放生会は、浴衣で楽しむ人の姿も少なくない。福岡では放生会で浴衣を着納めるという人も多いので、特に季節外れな感じは出ないだろう。
なぜ新生姜が名物なの?
放生会の風物詩のひとつ、葉っぱがついた新生姜(しんしょうが)。昔から、なぜ新生姜なのだろうかと疑問に思っていた。
諸説あるようだが、筥崎宮の話では、「一説によると黒田官兵衛とその恩人である加藤重徳という武将が関係しており、二人が久しぶりに再会したのが放生会で、そのとき重徳がせめてもの手土産に渡した物が、土がついたままの新生姜だった」そうだ。また、昔この辺りには生姜畑が広がっていて、放生会のときに季節物の新生姜を販売していたという話も。

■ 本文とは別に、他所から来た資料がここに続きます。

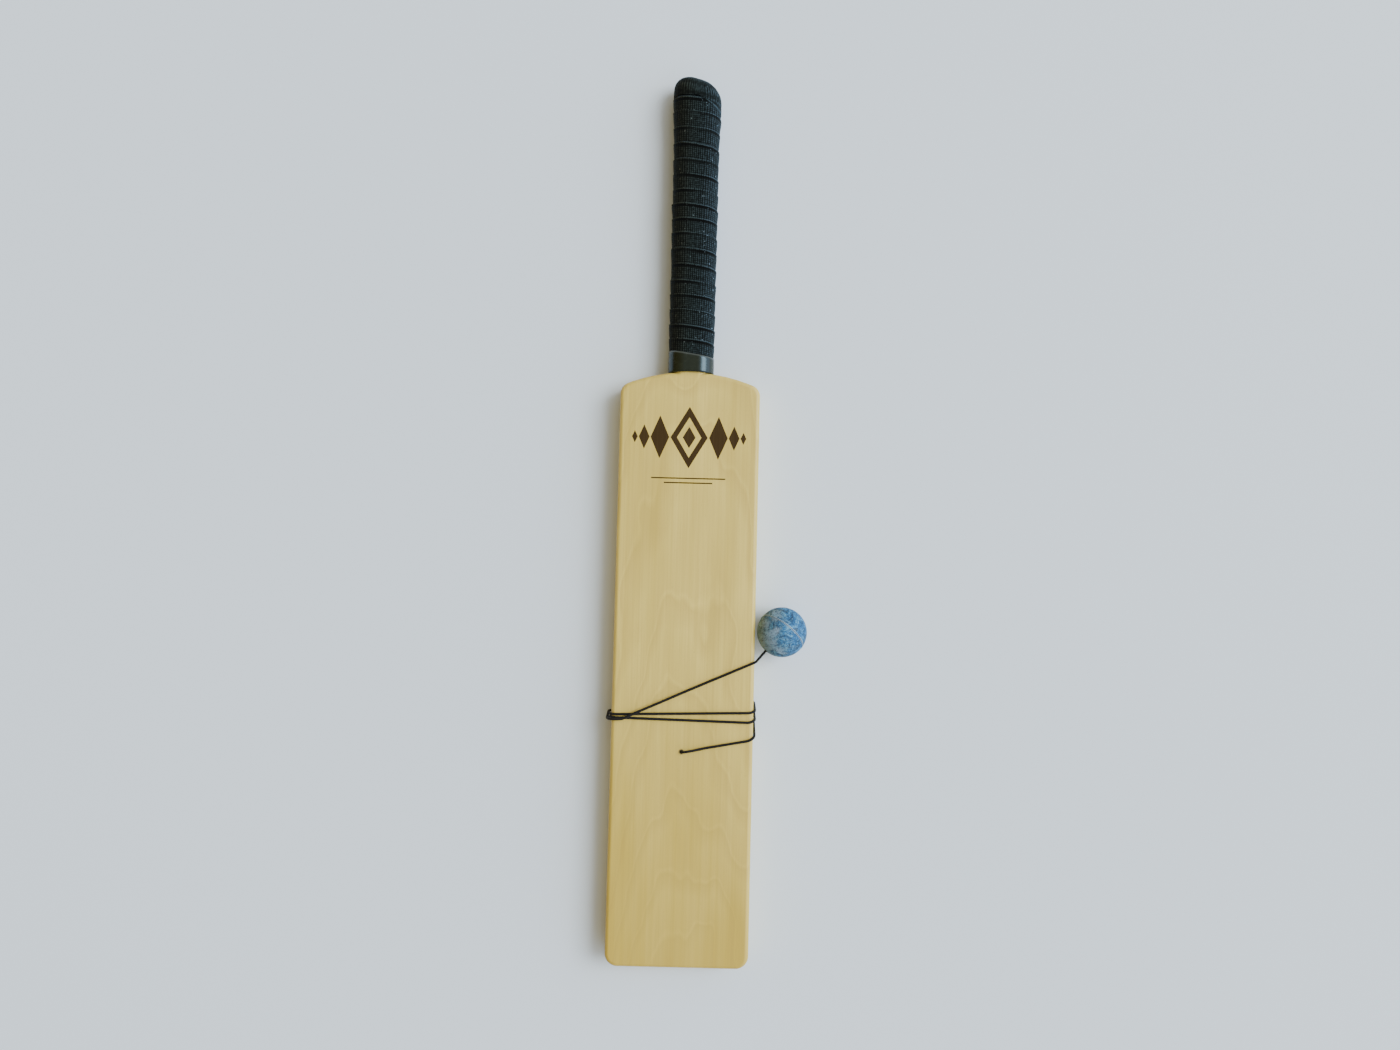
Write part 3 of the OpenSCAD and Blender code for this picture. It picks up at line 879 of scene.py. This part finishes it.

新生姜は刻んで薬味にしてもいいし、甘酢漬けで「ガリ」にしても美味しい。葉っぱの部分は、消臭作用があるので冷蔵庫に入れたり、お風呂に入れるという人も。
放生会は何時まで?
放生会の開始時間と終了時間は、明確には公表されていない。
楼門の開門がおおよそ7時半頃で、露店の開店は店にもよるが、10時頃より徐々に開店していく。夜もはっきりとは決まっておらず、おおよそ23時頃に閉門し、露店も23時頃を目安に徐々に閉店していく。
2018年の放生会
毎年放生会に行っていると、なんとなくその年の “流行り” がわかるようになる。
ちなみに、2018年最も流行りそうなのが光る風船だ。子供も喜ぶだろうが、インスタ映えにも一役買いそうだ。
食べ物では、最近韓国で人気という「チーズハットグ」が注目を集めていた。アメリカンドッグのような食べ物で、ソーセージの代わりに伸びるチーズが入っている。
アクセスと駐車場
放生会の期間中は、国道3号線沿いに特別駐車場が用意されている。ただし、通行止めのエリアもあり、周辺は毎年かなり混み合う。地下鉄なら「箱崎宮前駅」からすぐに参道に出られるほか、JRも「箱崎駅」から徒歩8分、「吉塚駅」から徒歩12分だ。
◆筥崎宮放生会
開催期間:2018年9月12日~9月18日
※2018年は、1年おきに実施される御神幸(御神輿行列)は無し。